Queue is a collection of PodGroup, which works as FIFO. It’s also the basic unit of the resource division.

Example

apiVersion: scheduling.volcano.sh/v1beta1
kind: Queue
metadata:
  creationTimestamp: "2020-08-10T11:54:36Z"
  generation: 1
  name: default
  resourceVersion: "559"
  selfLink: /apis/scheduling.volcano.sh/v1beta1/queues/default
  uid: 14082e4c-bef6-4248-a414-1e06d8352bf0
spec:
  reclaimable: true
  weight: 1
  capability:
    cpu: "4"
    memory: "4096Mi"
status:
  state: Open

Key Field

weight

weight means the relative weight of the queue in cluster resource division among queues. The resource share for the queue is (weight/total-weight) * total-resource. total-weight stands for the sum of all queues. total-resource is the total amount of cluster resource. It’s a soft constraint.

capability

capability means the upper limit of resource amount the queue can take use of. It’s a rigid constraint.

reclaimable

reclaimable means whether to allow other queues to reclaim resources occupied by the queue when the resource usage of the queue is more than its share. The default value is true.

Status

Open

Open means the queue is available. New PodGroups can enter the queue.

Closed

Closed means the queue is not available. New PodGroups cannot enter the queue.

Closing

Closing means the queue is becoming unavailable. It’s a transient intermediate state. New PodGroups cannot enter the queue.

Unknown

Unknown means the queue status is imperceptible because of some unexpected situation such as network jitter.

Usage

Weight For Cluster Resource Division - 1

Premise

  • The total amount of CPU resource in Cluster is 4C.
  • Default queue named “default” has already been created by Volcano, whose default weight is 1.
  • No running tasks in cluster.

Operation

  1. Under current situation, queue “default” can make use of all CPUs.
  2. Create custom queue named “test” whose weight is 3. So resource share for queue “default” changes to 1C and queue “test” is 3C because weight(default) : weight(test) = 1 : 3.
  3. Create PodGroup “p1” and “p2”. “p1” enters queue “default” while “p2” enters to queue “test”.
  4. Create job “j1” which belongs to “p1” and request 1C.
  5. Create job “j2” which belongs to “p2” and request 3C.
  6. Observe the status of “j1” and “j2”. They are both running well.

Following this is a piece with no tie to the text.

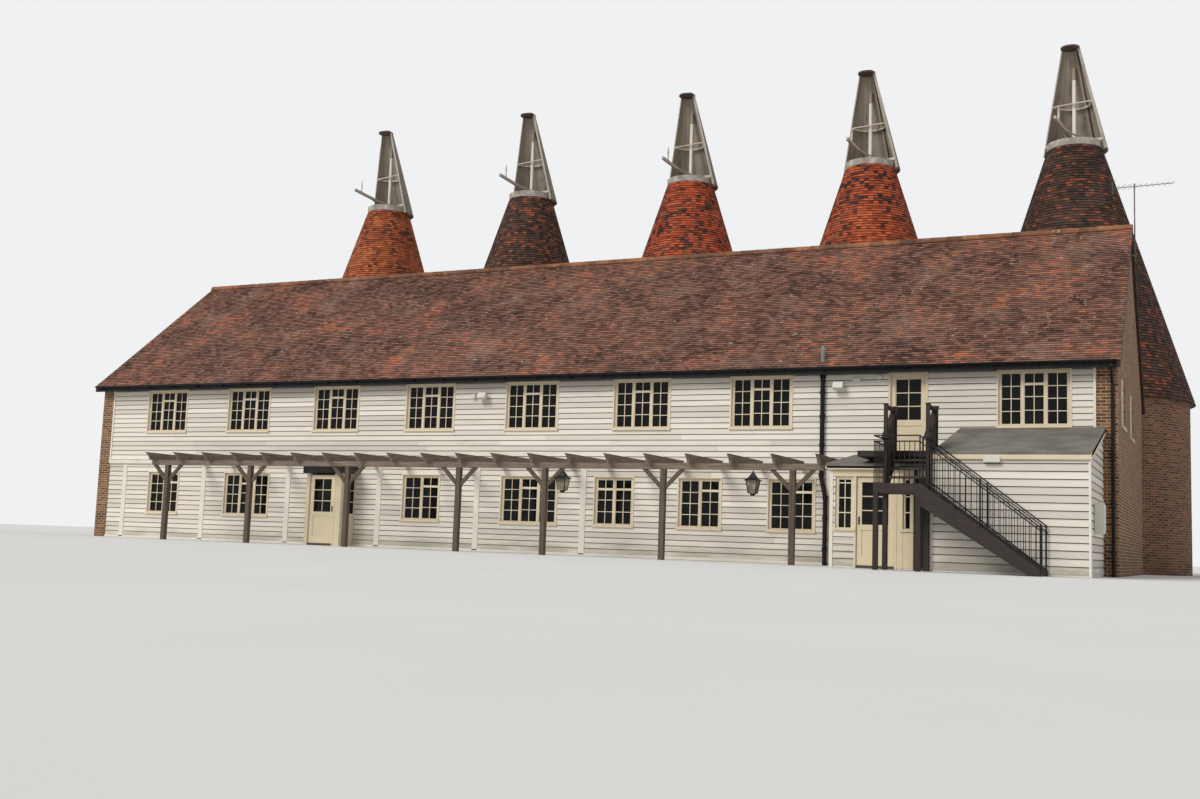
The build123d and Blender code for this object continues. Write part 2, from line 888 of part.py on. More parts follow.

Weight For Cluster Resource Division - 2

Premise

  • The total amount of CPU resource in Cluster is 4C.
  • Default queue named “default” has already been created by Volcano, whose default weight is 1.
  • No running tasks in cluster.

Operation

  1. Under current situation, queue “default” can make use of all CPUs.
  2. Create PodGroup “p1” who enters queue “default”.
  3. Create job “j1” requesting 1C and job “j2” requesting 3C, who both belongs to “p1”. They are running wll.
  4. Create custom queue named “test” whose weight is 3. So resource share for queue “default” changes to 1C and queue “test” is 3C because weight(default) : weight(test) = 1 : 3. Due to no tasks in queue “test”, jobs in queue “default” can still run well.
  5. Create PodGroup “p2” who enters queue “test”.
  6. Create job “j2” who belongs to “p2” and requests 3C. “j2” will be evicted to return resource to queue “test”.

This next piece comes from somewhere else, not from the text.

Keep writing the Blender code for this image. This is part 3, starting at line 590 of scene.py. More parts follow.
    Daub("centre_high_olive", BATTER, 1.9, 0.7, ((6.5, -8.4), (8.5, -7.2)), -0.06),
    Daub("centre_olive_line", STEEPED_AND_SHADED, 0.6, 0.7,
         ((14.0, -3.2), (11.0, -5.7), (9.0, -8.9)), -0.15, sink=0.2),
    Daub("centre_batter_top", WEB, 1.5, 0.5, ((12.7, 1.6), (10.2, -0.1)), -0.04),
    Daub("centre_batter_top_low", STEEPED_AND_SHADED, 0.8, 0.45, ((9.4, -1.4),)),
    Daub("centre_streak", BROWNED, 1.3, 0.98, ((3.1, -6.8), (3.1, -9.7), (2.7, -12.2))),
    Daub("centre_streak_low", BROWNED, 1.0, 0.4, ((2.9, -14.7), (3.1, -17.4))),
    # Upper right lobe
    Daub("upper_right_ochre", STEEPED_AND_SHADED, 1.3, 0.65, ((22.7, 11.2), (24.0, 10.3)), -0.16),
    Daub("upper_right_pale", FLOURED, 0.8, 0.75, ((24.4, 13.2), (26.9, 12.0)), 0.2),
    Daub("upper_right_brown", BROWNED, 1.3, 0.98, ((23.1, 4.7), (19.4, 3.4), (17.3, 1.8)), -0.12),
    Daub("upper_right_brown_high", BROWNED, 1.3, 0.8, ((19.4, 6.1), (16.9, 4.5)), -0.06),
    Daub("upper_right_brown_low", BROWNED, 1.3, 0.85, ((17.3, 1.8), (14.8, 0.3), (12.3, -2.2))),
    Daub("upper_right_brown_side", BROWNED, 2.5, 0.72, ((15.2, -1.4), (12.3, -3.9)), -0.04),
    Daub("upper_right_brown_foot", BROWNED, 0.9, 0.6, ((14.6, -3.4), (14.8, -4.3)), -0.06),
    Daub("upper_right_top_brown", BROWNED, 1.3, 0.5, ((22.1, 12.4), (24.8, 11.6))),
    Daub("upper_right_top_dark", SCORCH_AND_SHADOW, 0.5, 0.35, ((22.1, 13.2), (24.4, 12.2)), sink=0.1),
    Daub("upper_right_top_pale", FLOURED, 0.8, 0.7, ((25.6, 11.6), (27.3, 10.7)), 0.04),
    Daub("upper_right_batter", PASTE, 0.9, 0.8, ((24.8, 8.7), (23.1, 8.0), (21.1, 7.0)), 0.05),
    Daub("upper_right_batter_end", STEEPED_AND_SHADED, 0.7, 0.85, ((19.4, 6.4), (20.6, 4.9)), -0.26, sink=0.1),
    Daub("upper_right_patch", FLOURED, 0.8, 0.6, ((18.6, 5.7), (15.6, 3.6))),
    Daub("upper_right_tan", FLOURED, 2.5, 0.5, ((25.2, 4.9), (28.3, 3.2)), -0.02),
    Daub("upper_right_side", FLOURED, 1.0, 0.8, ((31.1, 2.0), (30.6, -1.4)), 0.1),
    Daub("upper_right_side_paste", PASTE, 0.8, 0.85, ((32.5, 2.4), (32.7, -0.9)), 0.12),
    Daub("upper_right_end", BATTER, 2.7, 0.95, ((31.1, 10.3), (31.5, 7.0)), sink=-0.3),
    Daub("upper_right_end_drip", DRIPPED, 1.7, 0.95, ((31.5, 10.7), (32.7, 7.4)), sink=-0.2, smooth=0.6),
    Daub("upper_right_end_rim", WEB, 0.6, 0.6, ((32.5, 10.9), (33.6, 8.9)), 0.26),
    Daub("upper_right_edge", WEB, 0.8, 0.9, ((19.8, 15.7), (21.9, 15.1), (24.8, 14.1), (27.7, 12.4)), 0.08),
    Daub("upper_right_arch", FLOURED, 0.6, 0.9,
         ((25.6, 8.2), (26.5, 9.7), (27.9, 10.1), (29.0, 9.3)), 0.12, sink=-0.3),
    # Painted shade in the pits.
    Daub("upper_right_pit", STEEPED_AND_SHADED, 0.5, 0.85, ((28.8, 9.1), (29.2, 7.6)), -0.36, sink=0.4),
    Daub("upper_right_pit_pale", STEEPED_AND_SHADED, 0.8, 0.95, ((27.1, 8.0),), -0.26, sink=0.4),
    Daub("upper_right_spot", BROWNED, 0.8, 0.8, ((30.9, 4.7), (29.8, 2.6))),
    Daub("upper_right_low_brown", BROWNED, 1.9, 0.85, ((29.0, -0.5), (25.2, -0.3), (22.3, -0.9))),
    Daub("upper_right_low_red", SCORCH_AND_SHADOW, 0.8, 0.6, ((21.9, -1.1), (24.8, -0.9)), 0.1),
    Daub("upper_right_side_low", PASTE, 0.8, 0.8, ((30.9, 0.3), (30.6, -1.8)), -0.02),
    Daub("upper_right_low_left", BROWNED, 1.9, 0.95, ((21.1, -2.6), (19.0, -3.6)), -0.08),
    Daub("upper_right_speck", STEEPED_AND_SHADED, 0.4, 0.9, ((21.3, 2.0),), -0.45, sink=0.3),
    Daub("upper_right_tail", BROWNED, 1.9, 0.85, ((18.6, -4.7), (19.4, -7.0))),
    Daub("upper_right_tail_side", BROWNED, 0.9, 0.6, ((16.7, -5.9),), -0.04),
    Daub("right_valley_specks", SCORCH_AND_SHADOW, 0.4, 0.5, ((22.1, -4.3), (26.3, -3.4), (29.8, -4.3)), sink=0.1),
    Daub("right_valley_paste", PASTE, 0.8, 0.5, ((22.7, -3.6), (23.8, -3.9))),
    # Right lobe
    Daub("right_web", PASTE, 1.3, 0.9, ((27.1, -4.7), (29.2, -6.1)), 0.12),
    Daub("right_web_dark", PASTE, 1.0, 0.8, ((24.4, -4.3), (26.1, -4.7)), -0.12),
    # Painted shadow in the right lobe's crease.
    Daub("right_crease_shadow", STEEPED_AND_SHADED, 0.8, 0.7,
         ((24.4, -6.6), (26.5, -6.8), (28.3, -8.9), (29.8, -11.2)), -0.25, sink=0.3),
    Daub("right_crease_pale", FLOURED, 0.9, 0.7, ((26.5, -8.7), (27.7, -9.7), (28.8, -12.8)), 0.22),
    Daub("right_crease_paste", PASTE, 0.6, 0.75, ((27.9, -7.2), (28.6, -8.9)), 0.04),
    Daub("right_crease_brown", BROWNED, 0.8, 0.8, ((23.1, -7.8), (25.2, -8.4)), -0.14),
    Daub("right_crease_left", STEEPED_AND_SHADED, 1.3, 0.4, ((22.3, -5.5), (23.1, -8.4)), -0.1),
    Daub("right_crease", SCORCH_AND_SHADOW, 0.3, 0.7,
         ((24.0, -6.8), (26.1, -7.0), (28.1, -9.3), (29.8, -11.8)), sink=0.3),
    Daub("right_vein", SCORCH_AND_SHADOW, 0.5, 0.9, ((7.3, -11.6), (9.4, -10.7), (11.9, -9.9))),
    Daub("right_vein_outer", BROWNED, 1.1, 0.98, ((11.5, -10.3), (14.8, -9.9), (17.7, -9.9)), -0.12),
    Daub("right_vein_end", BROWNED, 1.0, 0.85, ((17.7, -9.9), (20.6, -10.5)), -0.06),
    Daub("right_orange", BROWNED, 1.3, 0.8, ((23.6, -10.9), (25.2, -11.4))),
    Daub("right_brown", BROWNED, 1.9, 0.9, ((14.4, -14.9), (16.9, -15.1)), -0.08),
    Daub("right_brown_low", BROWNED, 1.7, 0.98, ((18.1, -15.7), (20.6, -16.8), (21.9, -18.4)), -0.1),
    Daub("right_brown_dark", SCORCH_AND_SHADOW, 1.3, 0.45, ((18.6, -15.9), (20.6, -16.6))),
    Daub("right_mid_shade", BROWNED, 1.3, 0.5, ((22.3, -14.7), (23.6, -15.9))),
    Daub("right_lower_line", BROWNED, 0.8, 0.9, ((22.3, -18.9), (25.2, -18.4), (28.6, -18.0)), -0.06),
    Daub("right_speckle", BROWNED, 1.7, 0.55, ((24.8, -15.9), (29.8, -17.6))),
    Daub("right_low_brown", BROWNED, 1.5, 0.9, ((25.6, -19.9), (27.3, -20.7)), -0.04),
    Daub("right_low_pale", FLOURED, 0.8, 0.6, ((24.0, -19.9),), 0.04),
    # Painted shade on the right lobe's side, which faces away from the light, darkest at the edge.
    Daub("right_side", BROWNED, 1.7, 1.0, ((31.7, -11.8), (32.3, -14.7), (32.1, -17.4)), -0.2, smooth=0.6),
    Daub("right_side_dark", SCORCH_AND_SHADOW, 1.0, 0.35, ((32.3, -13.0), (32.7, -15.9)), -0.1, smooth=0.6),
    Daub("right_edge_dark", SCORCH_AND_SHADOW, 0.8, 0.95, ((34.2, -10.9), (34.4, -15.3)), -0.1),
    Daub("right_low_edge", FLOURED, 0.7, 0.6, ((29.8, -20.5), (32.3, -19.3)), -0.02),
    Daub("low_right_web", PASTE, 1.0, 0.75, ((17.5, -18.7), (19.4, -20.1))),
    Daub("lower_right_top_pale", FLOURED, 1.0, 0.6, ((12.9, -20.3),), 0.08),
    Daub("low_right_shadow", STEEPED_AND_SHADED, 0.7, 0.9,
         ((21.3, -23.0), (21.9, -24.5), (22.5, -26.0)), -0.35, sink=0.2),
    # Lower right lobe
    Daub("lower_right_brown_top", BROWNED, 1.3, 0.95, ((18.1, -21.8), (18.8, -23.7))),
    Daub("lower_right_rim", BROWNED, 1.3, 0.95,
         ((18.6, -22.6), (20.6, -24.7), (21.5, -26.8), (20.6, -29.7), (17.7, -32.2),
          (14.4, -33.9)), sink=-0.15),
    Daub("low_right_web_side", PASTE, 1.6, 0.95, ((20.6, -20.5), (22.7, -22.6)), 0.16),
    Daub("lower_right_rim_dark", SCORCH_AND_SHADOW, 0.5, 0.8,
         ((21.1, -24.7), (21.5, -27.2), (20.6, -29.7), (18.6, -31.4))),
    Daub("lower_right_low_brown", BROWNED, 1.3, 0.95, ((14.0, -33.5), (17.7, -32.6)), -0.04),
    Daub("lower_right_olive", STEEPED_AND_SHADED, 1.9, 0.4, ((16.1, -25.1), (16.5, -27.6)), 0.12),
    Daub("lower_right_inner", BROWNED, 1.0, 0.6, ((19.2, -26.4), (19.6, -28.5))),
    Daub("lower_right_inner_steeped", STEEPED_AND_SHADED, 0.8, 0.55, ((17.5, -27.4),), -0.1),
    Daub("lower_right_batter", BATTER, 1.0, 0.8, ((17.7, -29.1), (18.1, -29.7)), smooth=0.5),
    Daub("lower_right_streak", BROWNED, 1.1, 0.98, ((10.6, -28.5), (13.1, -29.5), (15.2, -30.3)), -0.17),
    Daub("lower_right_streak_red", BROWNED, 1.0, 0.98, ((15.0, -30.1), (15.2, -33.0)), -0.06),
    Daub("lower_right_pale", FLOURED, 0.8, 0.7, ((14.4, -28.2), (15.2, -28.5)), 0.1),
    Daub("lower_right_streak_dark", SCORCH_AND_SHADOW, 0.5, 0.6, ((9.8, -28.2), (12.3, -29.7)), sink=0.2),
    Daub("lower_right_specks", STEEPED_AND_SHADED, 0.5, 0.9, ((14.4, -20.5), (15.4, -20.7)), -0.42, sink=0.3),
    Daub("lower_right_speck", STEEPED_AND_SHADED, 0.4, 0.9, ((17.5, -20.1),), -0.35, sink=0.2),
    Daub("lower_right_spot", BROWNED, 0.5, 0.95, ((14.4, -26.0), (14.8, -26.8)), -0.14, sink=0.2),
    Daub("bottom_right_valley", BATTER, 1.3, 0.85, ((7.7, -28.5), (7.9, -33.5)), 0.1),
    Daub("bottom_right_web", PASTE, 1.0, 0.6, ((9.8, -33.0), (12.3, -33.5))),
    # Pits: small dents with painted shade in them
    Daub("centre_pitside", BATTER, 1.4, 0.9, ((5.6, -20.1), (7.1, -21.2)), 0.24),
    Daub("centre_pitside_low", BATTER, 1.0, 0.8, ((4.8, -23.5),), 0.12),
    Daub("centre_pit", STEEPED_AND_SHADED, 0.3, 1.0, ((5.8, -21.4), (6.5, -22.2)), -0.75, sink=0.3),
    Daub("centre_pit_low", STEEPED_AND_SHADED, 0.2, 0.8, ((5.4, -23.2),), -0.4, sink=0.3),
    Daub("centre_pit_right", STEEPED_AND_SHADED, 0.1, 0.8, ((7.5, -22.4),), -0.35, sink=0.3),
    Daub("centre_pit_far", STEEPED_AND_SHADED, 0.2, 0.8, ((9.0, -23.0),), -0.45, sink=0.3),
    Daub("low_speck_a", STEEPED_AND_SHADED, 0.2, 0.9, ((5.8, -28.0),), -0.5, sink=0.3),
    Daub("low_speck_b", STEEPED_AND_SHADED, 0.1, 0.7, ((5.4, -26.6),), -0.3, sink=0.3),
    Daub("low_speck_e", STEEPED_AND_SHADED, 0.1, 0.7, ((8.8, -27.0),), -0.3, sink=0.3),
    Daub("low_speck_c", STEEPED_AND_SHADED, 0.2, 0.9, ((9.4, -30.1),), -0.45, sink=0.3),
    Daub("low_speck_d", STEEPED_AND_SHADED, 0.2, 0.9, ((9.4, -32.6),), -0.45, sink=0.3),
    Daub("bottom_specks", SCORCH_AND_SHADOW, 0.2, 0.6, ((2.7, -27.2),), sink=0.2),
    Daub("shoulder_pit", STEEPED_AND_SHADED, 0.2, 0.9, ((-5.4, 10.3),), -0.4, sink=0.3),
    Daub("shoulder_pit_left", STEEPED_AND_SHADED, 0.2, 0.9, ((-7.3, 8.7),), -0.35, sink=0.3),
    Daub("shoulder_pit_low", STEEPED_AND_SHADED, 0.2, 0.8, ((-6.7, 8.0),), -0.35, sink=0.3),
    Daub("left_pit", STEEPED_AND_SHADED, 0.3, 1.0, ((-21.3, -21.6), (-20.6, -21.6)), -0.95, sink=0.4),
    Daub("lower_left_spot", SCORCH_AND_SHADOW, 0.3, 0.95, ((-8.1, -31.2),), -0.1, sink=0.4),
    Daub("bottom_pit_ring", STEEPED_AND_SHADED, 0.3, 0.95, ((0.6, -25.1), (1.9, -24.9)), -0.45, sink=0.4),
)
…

Capability For Overuse Of Resource

Premise

  • The total amount of CPU resource in Cluster is 4C.
  • Default queue named “default” has already been created by Volcano, whose default weight is 1.
  • No running tasks in cluster.

Operation

  1. Create queue “test” whose capability is 2C.
  2. Create PodGroup “p1” entering queue “test”.
  3. Create job “j1” who belongs to “p1” and requesting 1C. “j1” runs well.
  4. Create job “j2” who belongs to “p1” and requesting 2C. “j2” becomes “pending” because the limit of capability.

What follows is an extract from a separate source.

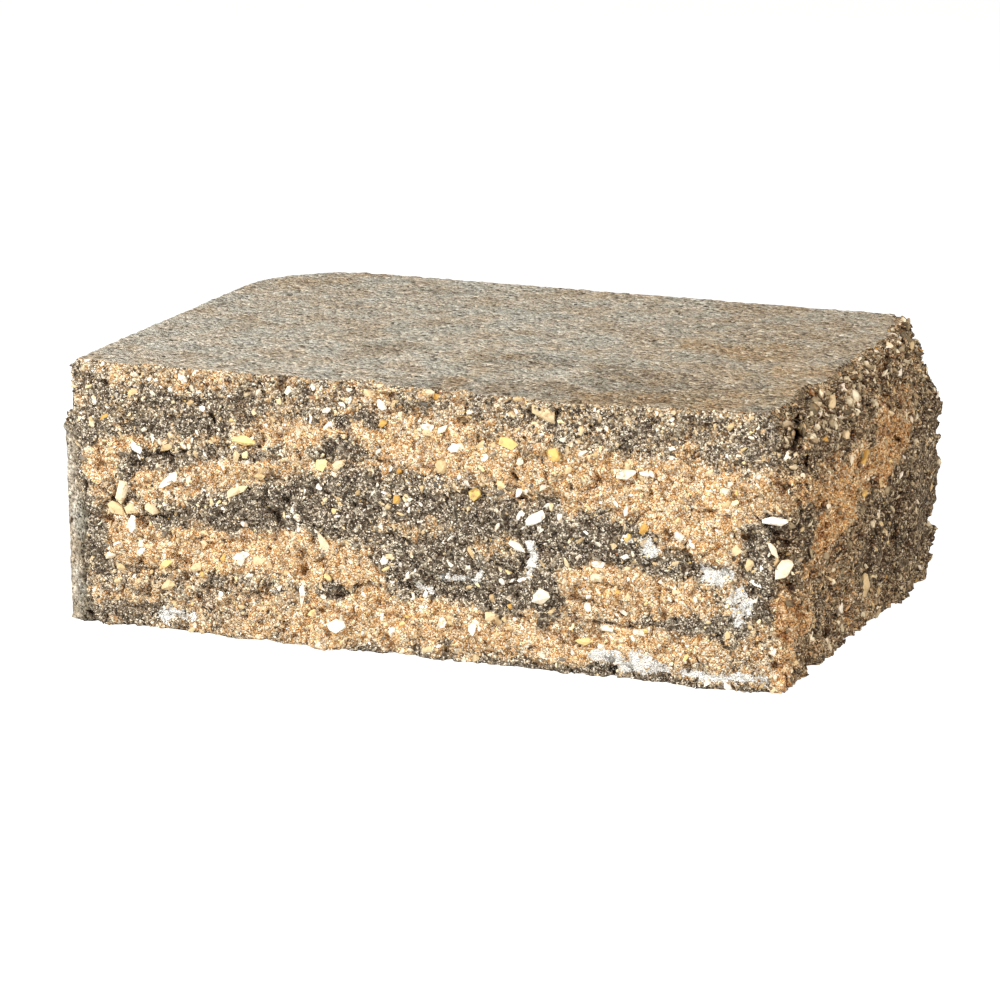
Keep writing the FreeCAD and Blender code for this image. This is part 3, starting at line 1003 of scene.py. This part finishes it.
def split_mortar():
    """Dry-cast concrete where it broke: sand grains bound by tan or charcoal cement.
    Each grain of about a millimetre takes one pigment or the other, so the bands mix."""
    # In millimetres. The dust is drawn coarser than cement dust is, so that it shows
    sand_size, dust_size, cloud_size = 1.05, 0.5, 6
    pale_dust_share, brown_dust_share = 0.14, 0.12
    pale_dust, brown_dust, lime_bloom = linear("FFF3DC"), linear("5C3C1E"), linear("FFFDF6")
    seam_shade, hollow_shade, end_tint = linear("80562F"), linear("9A7048"), linear("EEE0CE")

    material, tree = new_material("split_dry_cast_concrete")
    place = node(tree, "TexCoord").outputs["Object"]
    charcoal, tone, end_weight, bloom, hollow, crevice = (
        node(tree, "Attribute", attribute_name=name).outputs["Fac"]
        for name in ("charcoal", "tone", "end_weight", "bloom", "hollow", "crevice")
    )
    sand = node(tree, "TexVoronoi", Vector=place, Scale=per_mm(sand_size))
    seam = node(tree, "TexVoronoi", Vector=place, Scale=per_mm(sand_size), feature="DISTANCE_TO_EDGE")
    dust = node(tree, "TexVoronoi", Vector=place, Scale=per_mm(dust_size))
    luck = node(tree, "SeparateColor", sand.outputs["Color"]).outputs
    speck = node(tree, "SeparateColor", dust.outputs["Color"]).outputs
    cloud = node(tree, "TexNoise", Vector=place, Scale=per_mm(cloud_size), Detail=4.0)

    # A grain is dark where the charcoal share beats its own luck and the cloud's
    chance = node(tree, "Math", luck[0], 0.6, operation="MULTIPLY")
    chance = node(tree, "Math", cloud, 0.4, chance, operation="MULTIPLY_ADD")
    pick = node(tree, "Math", charcoal, chance, operation="SUBTRACT")
    dark = node(tree, "Math", pick, 4.0, 0.4, operation="MULTIPLY_ADD", use_clamp=True)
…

Reclaimable For Resource Return

Premise

  • The total amount of CPU resource in Cluster is 4C.
  • Default queue named “default” has already been created by Volcano, whose default weight is 1.
  • No running tasks in cluster.

Operation

  1. Create queue named “test” whose “reclaimable” is false and weight is 1. So resource share for queue “default” and “test” are both 2C.
  2. Create PodGroup “p1” and “p2”. “p1” enters queue “test” while “p2” enters to queue “default”.
  3. Create job “j1” who belongs to “p1” and requests 3C. “j1” runs well because of no tasks in queue “default”.
  4. Create job “j2” who belongs to “p2” and requests 2C. The status of “j2” is “pending” because queue test’s “reclaimable” is false. It will NOT return resource to other queues immediately until some tasks in it finishes.

Note

default queue

When Volcano starts, it will create a queue named “default”. Its weight is 1. The following jobs without assigned to a queue will be assigned to queue “default”.

soft constraint about weight

weight determines the resource share of a queue, but not the upper limit. As examples above, a queue can make use of resource more than its share when there is idle resource in other queues. It’s a good character for Volcano to have a better resource usage of cluster resource.